Just as the garden has grown, so has the group doing the gardening, who now refer to themselves as the Neshoba County Nursing Home Garden Club.
The original seven has blossomed into over 20 residents.
When Stacy asked the garden club members what they would do with all of their vegetables grown from the garden, several replied in unison, "We're going to eat it all!"
Discussions later led to residents compiling their vegetable recipes in a cookbook along with their favorite old time remedies.
In addition to the vegetables and herbs garden, the residents have a section of the courtyard called the pass-a-long garden. Clippings of plants from friends and family are planted in the garden.
Stacy and the residents have additional plans for the courtyard, which is unaccessible to many of them. Residents on walkers or those confined to wheel chairs can only enjoy the garden through the windows. Stacy wants to raise enough money to put in a sidewalk and more raised beds so that all of the residents can enjoy the gardening experience.
Stacy built the raised beds in the garden utilizing donated pallets for the wood. Recently, she applied for a community outreach grant that will benefit the residents and their garden.
The cookbooks are being sold at the Neshoba County Nursing Home for $5. All proceeds from the cookbook sales will go directly back to the improvements in the residents' garden.
The excited residents, after months of waiting, finally got to enjoy the homegrown goodness of their garden on Thursday of last week with a sandwich social featuring tomatoes started from seed and planted by their hands.
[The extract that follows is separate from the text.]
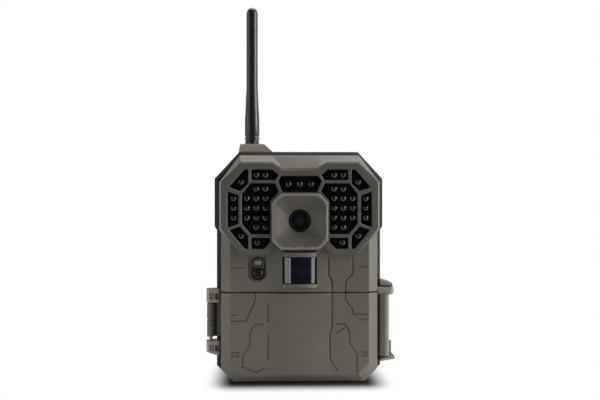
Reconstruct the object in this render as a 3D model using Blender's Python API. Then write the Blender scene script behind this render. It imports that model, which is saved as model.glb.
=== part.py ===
"""Trail camera: a two-part weatherproof housing with a night-light head and a hinged battery door.

Lengths below are in millimetres and are turned into metres as each mesh is made.
The front faces -Y, +X is to the right of someone who looks at the front, and +Z is up.
"""
import bpy
import bmesh
import math
from mathutils import Matrix, Vector

MM = 0.001
GAP = 0.3                # clearance between neighbouring pieces

# Heights above the ground.
TOP_REAR = 146.0         # top of the rear housing
TOP_FRONT = 143.1        # top of the front housing
SEAM = 56.9              # joint line between the front housing and the door
WAIST = 96.6             # where the head narrows to the lower body
DOOR_BOTTOM = 0.5

# Depths, front to back.
HOOD_Y = -34.5           # front rim of the lens hood, the foremost edge
RIM_Y = -32.5            # flat rim of the head
FACE_Y = -29.0           # flat panels of the lower body
BULGE = 1.5              # how far the middle panel swells forward
HEAD_SHOULDER = -25.0    # where the head starts to slant in towards its rim
FLANGE = 0.7             # thickness of the bezel's edge, which covers the joint round it
FACET_Y = -24.0          # back edge of the slanted side facets
PART_Y = -13.0           # parting line between the front pieces and the rear housing
BACK_Y = 27.5            # outside of the back wall
REACH_Y = 34.5           # outside of the strap bars, the rearmost face

# Half widths.
LOWER_HALF = 49.4        # door and lower front
FACE_HALF = 43.6         # flat part of the lower front, between the side facets
PANEL_HALF = 19.8        # swelling middle panel
HEAD_HALF = 50.6
REAR_HALF = 52.6
REAR_HEAD_HALF = 54.1
EAR_HALF = 60.8          # outermost edge of the latch ears

WALL = 2.5
SHELF = (57.6, 59.4)     # floor between the electronics and the battery bay

# Lens and its hood.
LENS = (0.0, 102.0)
HOOD_HALF = 17.6
HOOD_TOP = 119.2
HOOD_BOTTOM = 84.0
HOOD_CHAMFER = 5.5
LENS_R = 7.0             # hole at the bottom of the funnel
FUNNEL_DEPTH = 5.0

# Hinge on the left, latch on the right.
HINGE = (-56.3, -15.6)
KNUCKLE_R = 2.7
BARREL_R = 2.35
PIN_R = 1.2
EAR_INNER = -49.9        # inner side of the hinge knuckles, clear of the swinging door
UPPER_KNUCKLE = (49.8, 58.4)
LOWER_KNUCKLE = (16.6, 25.5)
PIN_SHOWS = 2.6          # bare pin between the lower knuckle and the barrel
LATCH = (55.4, -8.6)
LATCH_R = 2.5
LATCH_SPAN = (16.0, 55.0)
LATCH_EAR = (55.3, 59.6)  # heights of the upper latch ear
LATCH_EAR_Y = -21.0       # front of both latch ears

# Motion sensor window, and the pill-shaped bezel beside it.
PIR_HALF = 10.4
PIR_BULGE = 3.6
PIR_Z = (62.8, 79.2)
PILL_X = -26.0
PILL_Z = (65.1, 79.0)
PILL_HALF = 3.75

# Moulded panel lines on the front, as paths of (x, height) on the flat face.
GROOVE_WIDTH = 1.1
GROOVE_DEPTH = 0.6
WAIST_GROOVES = [
    [(18.2, 79.6), (18.2, 67.7), (20.4, 64.3), (20.4, SEAM - 2)],
    [(33.4, 79.6), (33.4, 69.2), (28.9, 64.4), (28.7, SEAM - 2)],
    [(36.8, 73.2), (42.9, 73.2)],
    [(-42.9, 72.6), (-34.0, 72.6)],
]
DOOR_GROOVES = [
    [(-27.8, SEAM + 2), (-27.8, 52.2), (-32.1, 42.9), (-33.5, 39.3), (-42.9, 39.3)],
    [(-42.9, 43.1), (-38.8, 43.1)],
    [(-22.5, 37.2), (-28.2, 37.2), (-31.2, 32.2), (-31.2, 24.1), (-35.3, 18.8), (-36.0, 10.4), (-33.5, 9.8),
     (-27.7, 6.9), (-21.9, 9.8)],
    [(-19.8, 49.7), (-19.8, 38.7)],
    [(-19.8, 30.5), (-19.8, 14.8)],
    [(-43.0, 19.6), (-37.7, 19.6)],
    [(-43.0, 17.4), (-37.7, 17.4)],
    [(28.7, SEAM + 2), (28.7, 52.1), (33.3, 46.3), (33.3, 43.4), (42.9, 43.4)],
    [(37.1, 40.4), (42.9, 40.4)],
    [(22.3, 37.2), (28.0, 37.2), (31.2, 32.8), (31.3, 24.7), (35.1, 19.4), (35.9, 17.1), (35.9, 6.4)],
    [(38.0, 19.6), (42.9, 19.6)],
    [(38.0, 17.4), (42.9, 17.4)],
    [(22.4, 31.6), (28.0, 34.7)],
    [(20.4, SEAM + 2), (20.4, 35.9), (18.9, 30.9), (18.9, 14.9), (23.4, 8.5)],
]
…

If you are interested in purchasing a cookbook or donating to the pass-a-long garden, you may contact Stacy at 601-575-0249.
Here are a few of the residents' recipes.
FRESH GARDEN SALSA
10 ripe tomatoes
4 mild onions
2 jalapeno peppers
2 yellow banana peppers
1 cup fresh cilantro
2 fresh garlic cloves
1 cup white vinegar
6 teaspoons garlic salt
2 teaspoons black pepper
4 green chilies
Use a sharp knife to core and seed all vegetables. Mix with the vinegar and spices. Place in a gallon jar. Cover and refrigerate before serving.
Marinated Tomato and Cucumber Salad
5-6 ripe tomatoes, peeled and chopped
4 cucumbers, sliced
1 purple onion
1/2 cup olive oil
4 tablespoons vinegar
salt and pepper to taste
fresh basil, as desired
Mix all together and marinate overnight. Serve cold.
- Willie Gail Harrison
4-6 green tomatoes, sliced thin
1/2 cup flour
3/4 cup cornmeal
salt and pepper to taste
Mix flour, cornmeal, salt and pepper in a brown paper bag. Add tomatoes and shake. Deep fry in cast iron skillet until brown and crisp. Remove and place on paper a layer at a time.
- Earsel Chisolm
Fried squash patties
6-8 squash, sliced and boiled until tender
1 onion, chopped fine and sauteed in skillet until clear
salt and pepper
4-6 tablespoons cornmeal
Mix all ingredients. Shape into patties. Fry in hot skillet until brown in both sides.